• Data extract

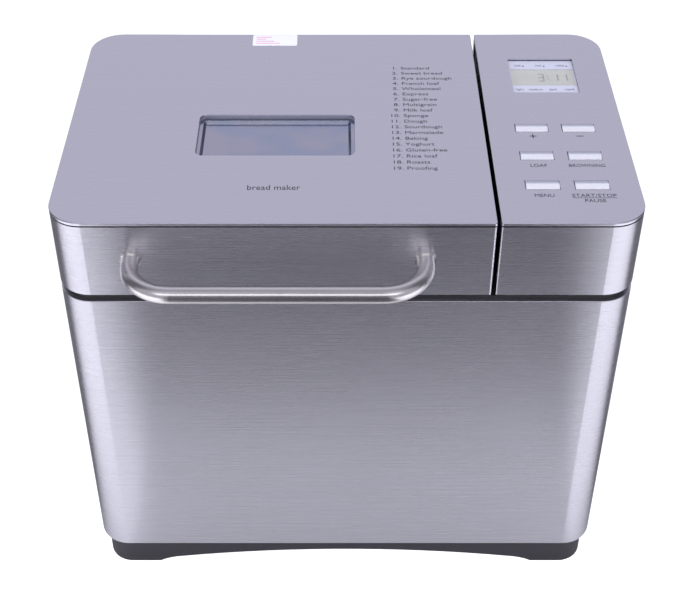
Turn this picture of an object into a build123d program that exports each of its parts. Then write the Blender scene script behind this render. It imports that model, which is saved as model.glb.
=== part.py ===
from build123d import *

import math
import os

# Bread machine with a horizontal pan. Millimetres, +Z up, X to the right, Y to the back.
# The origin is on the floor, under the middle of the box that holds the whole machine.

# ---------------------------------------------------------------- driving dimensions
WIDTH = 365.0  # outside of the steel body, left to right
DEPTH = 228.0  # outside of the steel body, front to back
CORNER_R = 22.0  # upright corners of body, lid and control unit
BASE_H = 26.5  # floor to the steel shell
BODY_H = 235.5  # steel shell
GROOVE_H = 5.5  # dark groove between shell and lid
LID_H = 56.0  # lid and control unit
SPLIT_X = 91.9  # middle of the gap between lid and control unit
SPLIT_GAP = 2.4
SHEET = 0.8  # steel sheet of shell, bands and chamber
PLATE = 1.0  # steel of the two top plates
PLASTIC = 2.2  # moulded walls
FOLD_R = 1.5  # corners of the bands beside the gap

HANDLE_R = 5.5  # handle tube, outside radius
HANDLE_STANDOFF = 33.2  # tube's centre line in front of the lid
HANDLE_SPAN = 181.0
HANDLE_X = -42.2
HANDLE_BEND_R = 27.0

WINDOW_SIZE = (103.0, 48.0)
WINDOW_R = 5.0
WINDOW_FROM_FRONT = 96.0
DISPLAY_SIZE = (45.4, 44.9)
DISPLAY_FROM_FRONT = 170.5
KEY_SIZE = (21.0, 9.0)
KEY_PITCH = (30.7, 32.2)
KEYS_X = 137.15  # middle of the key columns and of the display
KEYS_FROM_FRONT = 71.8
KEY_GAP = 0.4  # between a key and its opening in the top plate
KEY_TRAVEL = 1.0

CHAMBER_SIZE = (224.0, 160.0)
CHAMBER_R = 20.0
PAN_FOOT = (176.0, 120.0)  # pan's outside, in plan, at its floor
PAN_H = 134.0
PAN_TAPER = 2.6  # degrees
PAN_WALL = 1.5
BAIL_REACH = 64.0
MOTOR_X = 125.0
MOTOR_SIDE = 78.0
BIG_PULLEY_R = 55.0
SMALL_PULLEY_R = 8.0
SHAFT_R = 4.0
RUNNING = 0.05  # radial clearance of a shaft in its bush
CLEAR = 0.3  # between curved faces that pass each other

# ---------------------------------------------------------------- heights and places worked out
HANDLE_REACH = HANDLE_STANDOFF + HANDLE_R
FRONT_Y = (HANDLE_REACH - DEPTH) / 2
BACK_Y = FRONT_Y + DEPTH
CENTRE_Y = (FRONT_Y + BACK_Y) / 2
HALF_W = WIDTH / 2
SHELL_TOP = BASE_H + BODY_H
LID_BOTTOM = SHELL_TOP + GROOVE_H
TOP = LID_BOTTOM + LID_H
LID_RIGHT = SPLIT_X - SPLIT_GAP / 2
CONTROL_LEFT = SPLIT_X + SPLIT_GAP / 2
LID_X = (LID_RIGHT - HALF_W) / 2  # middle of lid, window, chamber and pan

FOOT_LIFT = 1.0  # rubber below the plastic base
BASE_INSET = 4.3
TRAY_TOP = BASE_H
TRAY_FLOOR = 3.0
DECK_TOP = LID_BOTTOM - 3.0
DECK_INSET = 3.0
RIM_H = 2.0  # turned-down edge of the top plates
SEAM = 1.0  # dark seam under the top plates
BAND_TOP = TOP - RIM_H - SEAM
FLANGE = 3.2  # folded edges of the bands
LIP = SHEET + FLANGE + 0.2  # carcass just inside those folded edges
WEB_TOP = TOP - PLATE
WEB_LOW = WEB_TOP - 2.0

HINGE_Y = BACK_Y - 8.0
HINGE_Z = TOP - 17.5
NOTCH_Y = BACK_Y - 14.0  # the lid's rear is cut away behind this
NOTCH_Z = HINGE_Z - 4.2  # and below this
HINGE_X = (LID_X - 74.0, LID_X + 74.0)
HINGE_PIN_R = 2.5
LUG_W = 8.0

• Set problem
Restate the listing exactly, starting at its first line and ending at the line where "FOLD_R = 1.5" occurs; include both and no other lines.

• Complete response
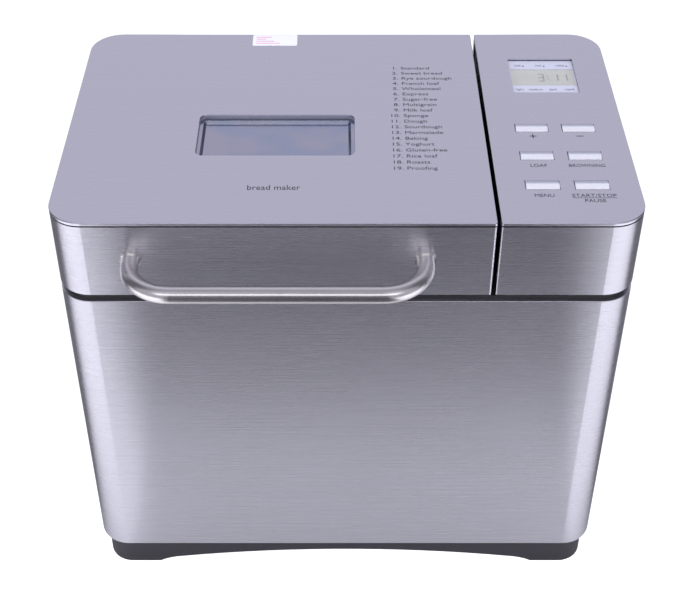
Turn this picture of an object into a build123d program that exports each of its parts. Then write the Blender scene script behind this render. It imports that model, which is saved as model.glb.
=== part.py ===
from build123d import *

import math
import os

# Bread machine with a horizontal pan. Millimetres, +Z up, X to the right, Y to the back.
# The origin is on the floor, under the middle of the box that holds the whole machine.

# ---------------------------------------------------------------- driving dimensions
WIDTH = 365.0  # outside of the steel body, left to right
DEPTH = 228.0  # outside of the steel body, front to back
CORNER_R = 22.0  # upright corners of body, lid and control unit
BASE_H = 26.5  # floor to the steel shell
BODY_H = 235.5  # steel shell
GROOVE_H = 5.5  # dark groove between shell and lid
LID_H = 56.0  # lid and control unit
SPLIT_X = 91.9  # middle of the gap between lid and control unit
SPLIT_GAP = 2.4
SHEET = 0.8  # steel sheet of shell, bands and chamber
PLATE = 1.0  # steel of the two top plates
PLASTIC = 2.2  # moulded walls
FOLD_R = 1.5  # corners of the bands beside the gap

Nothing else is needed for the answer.